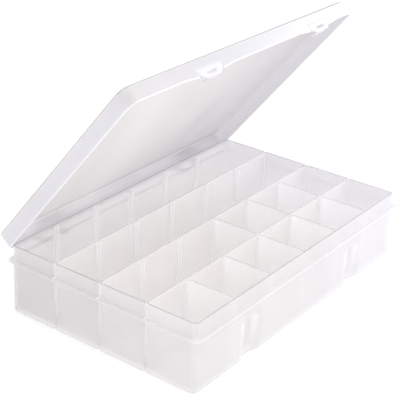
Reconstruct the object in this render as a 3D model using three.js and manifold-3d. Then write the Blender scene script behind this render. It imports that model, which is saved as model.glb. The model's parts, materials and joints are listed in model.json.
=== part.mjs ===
// Parts sorting tray: a shallow moulded box with four rows, lift-out cross dividers and a hinged lid.
// Millimetres. +X runs along the long side, +Y to the hinge side, +Z up.
// The origin is the centre of the tray's footprint, on its underside.
import * as THREE from 'three';
import { mergeVertices } from 'three/addons/utils/BufferGeometryUtils.js';
import Module from 'manifold-3d';

const wasm = await Module();
wasm.setup();

// Driving dimensions
const LENGTH = 275; // outside of the rim, along X
const WIDTH = 175; // outside of the rim, along Y
const HEIGHT = 56.5;
const WALL = 1.5;
const FLOOR = 1.6;
const ROWS = 4;
const COLUMNS = 6;
const GAP = 0.3; // between pieces that touch
const LID_ANGLE = 51; // how far the lid stands open, in degrees

// Tray shell
const BODY_STEP = 0.8; // the walls below the ledge stand this far outside the rim
const BODY_RADIUS = 4.5;
const RIM_RADIUS = 4;
const CAVITY_RADIUS = 2.5;
const BASE_ROUND = 1.2;
const RIM_BAND = 12; // from the ledge's top to the rim
const LEDGE_THICK = 1.6;
const LEDGE_OUT = 2.8;
const LEDGE_RADIUS = 6;
const GROOVE_WIDTH = 6.4;
const GROOVE_DEPTH = 2.6;
const RIM_GROOVE_DEPTH = 1.4;
const GROOVE_INSIDE = 1.3; // how far a groove stands out inside the end wall
const GROOVE_SHOULDER = 0.2; // where a groove's side bends, as a share of its depth
const GROOVE_SLOPE = 0.25; // and as a share of its half width

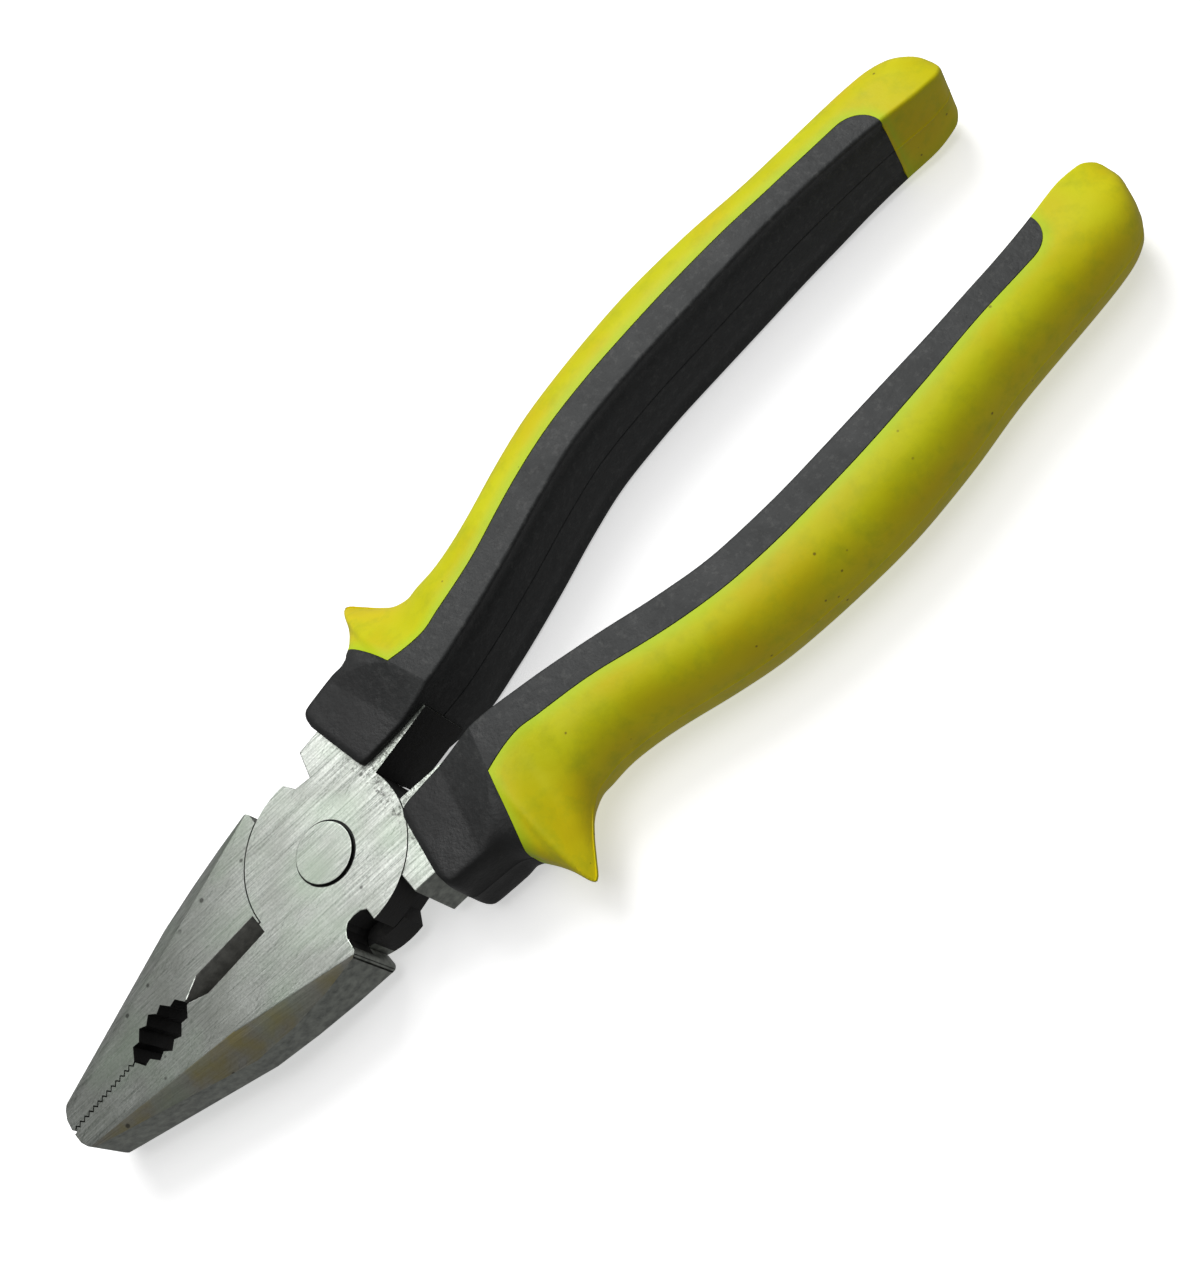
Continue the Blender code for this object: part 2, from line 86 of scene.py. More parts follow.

====================

**EXERCISE GOAL:** Write out the entire listing exactly.

**RESULT OF THIS TASK:**
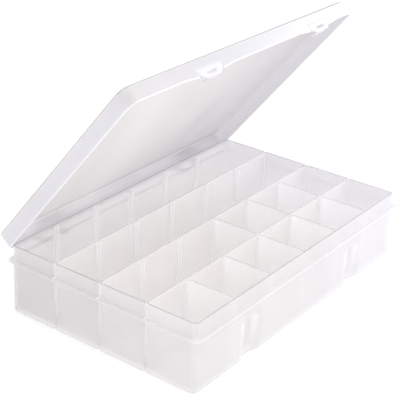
Reconstruct the object in this render as a 3D model using three.js and manifold-3d. Then write the Blender scene script behind this render. It imports that model, which is saved as model.glb. The model's parts, materials and joints are listed in model.json.
=== part.mjs ===
// Parts sorting tray: a shallow moulded box with four rows, lift-out cross dividers and a hinged lid.
// Millimetres. +X runs along the long side, +Y to the hinge side, +Z up.
// The origin is the centre of the tray's footprint, on its underside.
import * as THREE from 'three';
import { mergeVertices } from 'three/addons/utils/BufferGeometryUtils.js';
import Module from 'manifold-3d';

const wasm = await Module();
wasm.setup();

// Driving dimensions
const LENGTH = 275; // outside of the rim, along X
const WIDTH = 175; // outside of the rim, along Y
const HEIGHT = 56.5;
const WALL = 1.5;
const FLOOR = 1.6;
const ROWS = 4;
const COLUMNS = 6;
const GAP = 0.3; // between pieces that touch
const LID_ANGLE = 51; // how far the lid stands open, in degrees

// Tray shell
const BODY_STEP = 0.8; // the walls below the ledge stand this far outside the rim
const BODY_RADIUS = 4.5;
const RIM_RADIUS = 4;
const CAVITY_RADIUS = 2.5;
const BASE_ROUND = 1.2;
const RIM_BAND = 12; // from the ledge's top to the rim
const LEDGE_THICK = 1.6;
const LEDGE_OUT = 2.8;
const LEDGE_RADIUS = 6;
const GROOVE_WIDTH = 6.4;
const GROOVE_DEPTH = 2.6;
const RIM_GROOVE_DEPTH = 1.4;
const GROOVE_INSIDE = 1.3; // how far a groove stands out inside the end wall
const GROOVE_SHOULDER = 0.2; // where a groove's side bends, as a share of its depth
const GROOVE_SLOPE = 0.25; // and as a share of its half width

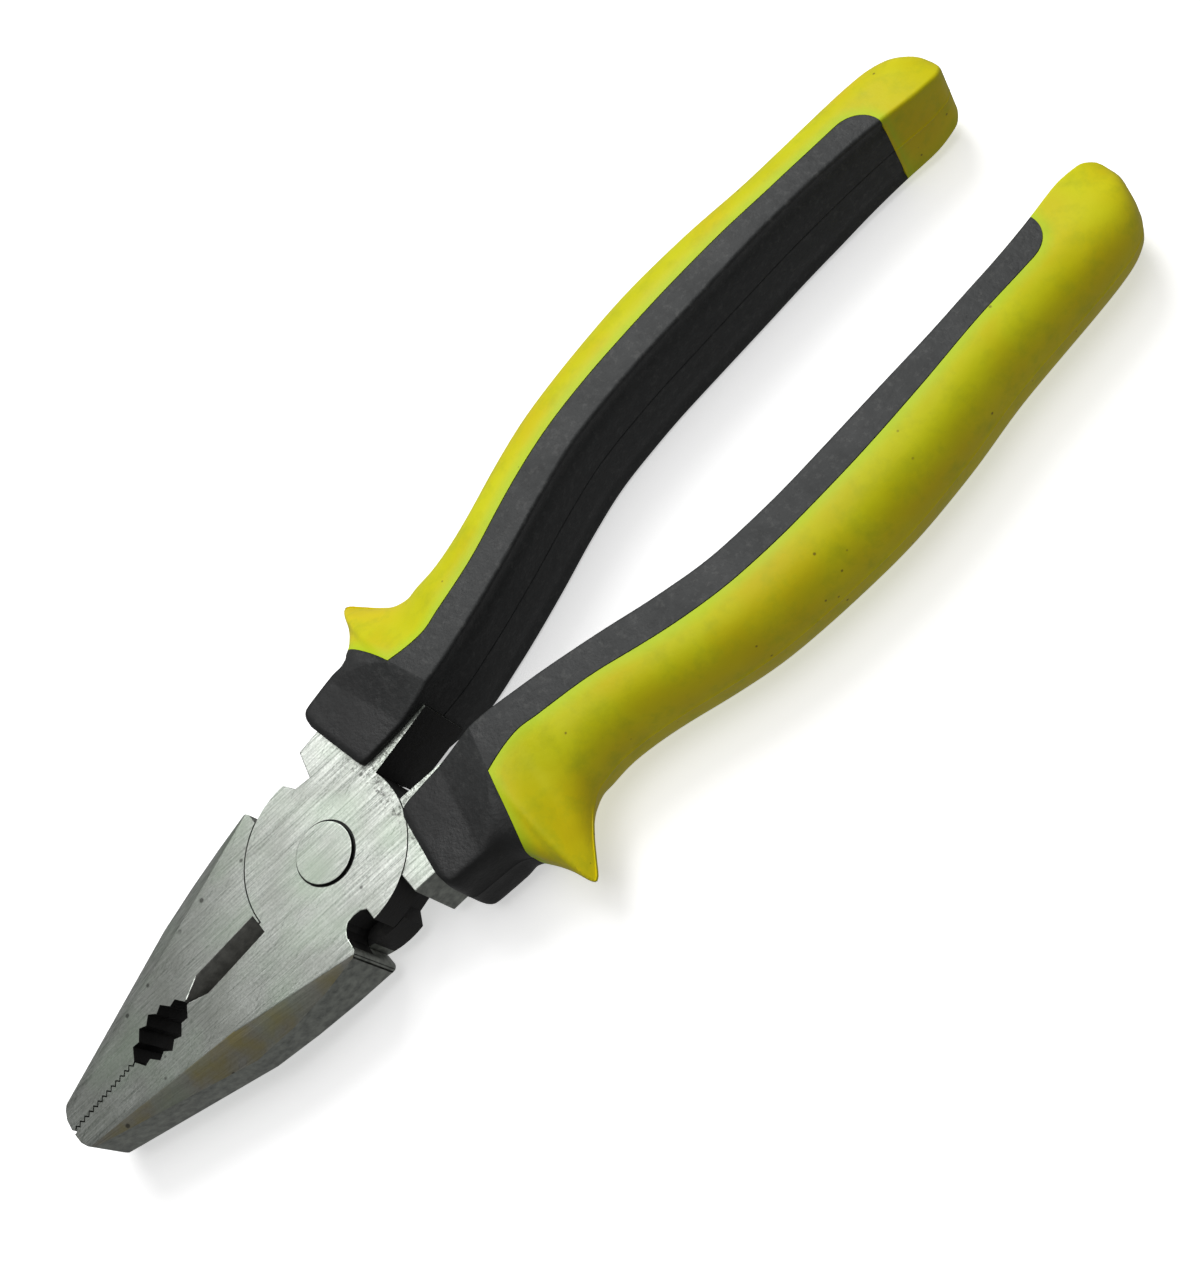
Continue the Blender code for this object: part 2, from line 86 of scene.py. More parts follow.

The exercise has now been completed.